# start of COLLECTED MATERIAL
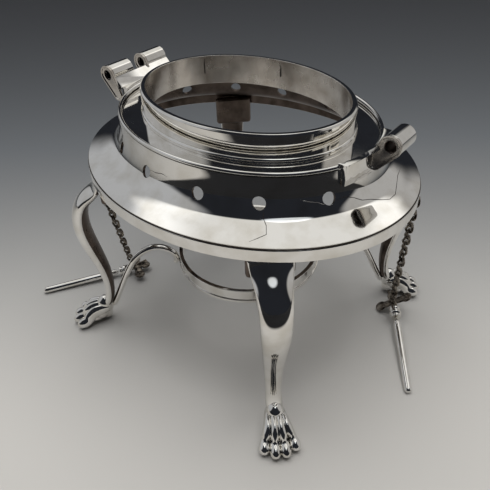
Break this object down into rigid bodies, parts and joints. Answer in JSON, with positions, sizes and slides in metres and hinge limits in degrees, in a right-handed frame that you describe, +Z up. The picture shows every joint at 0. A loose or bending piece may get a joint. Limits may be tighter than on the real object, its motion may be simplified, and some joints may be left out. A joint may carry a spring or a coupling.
{
  "type": "spirit kettle stand",
  "caption": "Oval warming stand with claw-foot legs, a vented apron, a kettle seat collar, a lamp ring on scroll arms and hinge pins on chains.",
  "frame": {"origin": "centre of the stand on the surface it stands on", "axes": "+Z up, +X along the oval's long axis towards the single-knuckle bracket, +Y across the oval"},
  "size_m": [0.2015, 0.147, 0.1279],
  "materials": {
    "polished_silver": "mirror-polished silver plate with light wear",
    "oxidised_silver": "darkened silver, bright on the high spots"
  },
  "bodies": {
    "stand": {"rim_band": "polished_silver", "apron": "polished_silver", "lip_wire": "polished_silver", "gutter_plate": "polished_silver", "collar_step": "polished_silver", "seat_collar": "polished_silver", "lamp_ring": "polished_silver", "leg_front": "polished_silver", "leg_right": "polished_silver", "leg_rear": "polished_silver", "leg_left": "polished_silver", "arm_front": "polished_silver", "arm_right": "polished_silver", "arm_rear": "polished_silver", "arm_left": "polished_silver", "leaf_left": "polished_silver", "leaf_right": "polished_silver", "knuckle_left_front": "polished_silver", "knuckle_left_rear": "polished_silver", "knuckle_right": "polished_silver", "key_left_front": "polished_silver", "key_left_rear": "polished_silver", "key_right": "polished_silver", "staple_left": "oxidised_silver", "staple_right": "oxidised_silver"},
    "chain_upper_left": {"chain_upper_left": "oxidised_silver"},
    "chain_lower_left": {"chain_lower_left": "oxidised_silver"},
    "pin_left": {"pin_shaft_left": "polished_silver", "pin_knop_left": "polished_silver", "thumb_plate_left": "oxidised_silver"},
    "chain_upper_right": {"chain_upper_right": "oxidised_silver"},
    "chain_lower_right": {"chain_lower_right": "oxidised_silver"},
    "pin_right": {"pin_shaft_right": "polished_silver", "pin_knop_right": "polished_silver", "thumb_plate_right": "oxidised_silver"}
  },
  "joints": [
    {"name": "chain_swing_left", "type": "hinge", "parent": "stand", "child": "chain_upper_left", "pos_m": [-0.05884, -0.04281, 0.08796], "axis": [-0.8172, 0.5064, 0.2753], "range_deg": [0, 70]},
    {"name": "chain_fold_left", "type": "hinge", "parent": "chain_upper_left", "child": "chain_lower_left", "pos_m": [-0.06621, -0.03238, 0.0469], "axis": [-0.8172, 0.5064, 0.2753], "range_deg": [0, 45]},
    {"name": "pin_tilt_left", "type": "hinge", "parent": "chain_lower_left", "child": "pin_left", "pos_m": [-0.07332, -0.02226, 0.00578], "axis": [0.8452, -0.5345, -0.0018], "range_deg": [-35, 40]},
    {"name": "chain_swing_right", "type": "hinge", "parent": "stand", "child": "chain_upper_right", "pos_m": [0.0741, 0.0231, 0.0893], "axis": [-0.825, -0.5639, -0.0384], "range_deg": [0, 70]},
    {"name": "chain_fold_right", "type": "hinge", "parent": "chain_upper_right", "child": "chain_lower_right", "pos_m": [0.07042, 0.03116, 0.05019], "axis": [-0.825, -0.5639, -0.0384], "range_deg": [0, 45]},
    {"name": "pin_tilt_right", "type": "hinge", "parent": "chain_lower_right", "child": "pin_right", "pos_m": [0.06717, 0.04006, 0.00846], "axis": [0.7163, 0.4244, 0.5539], "range_deg": [-35, 40]}
  ]
}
# end of COLLECTED MATERIAL
- _TASK_
Show the lines from the data above that contain the string "with".

- _PROBLEM SOLUTION_
Break this object down into rigid bodies, parts and joints. Answer in JSON, with positions, sizes and slides in metres and hinge limits in degrees, in a right-handed frame that you describe, +Z up. The picture shows every joint at 0. A loose or bending piece may get a joint. Limits may be tighter than on the real object, its motion may be simplified, and some joints may be left out. A joint may carry a spring or a coupling.
  "caption": "Oval warming stand with claw-foot legs, a vented apron, a kettle seat collar, a lamp ring on scroll arms and hinge pins on chains.",
    "polished_silver": "mirror-polished silver plate with light wear",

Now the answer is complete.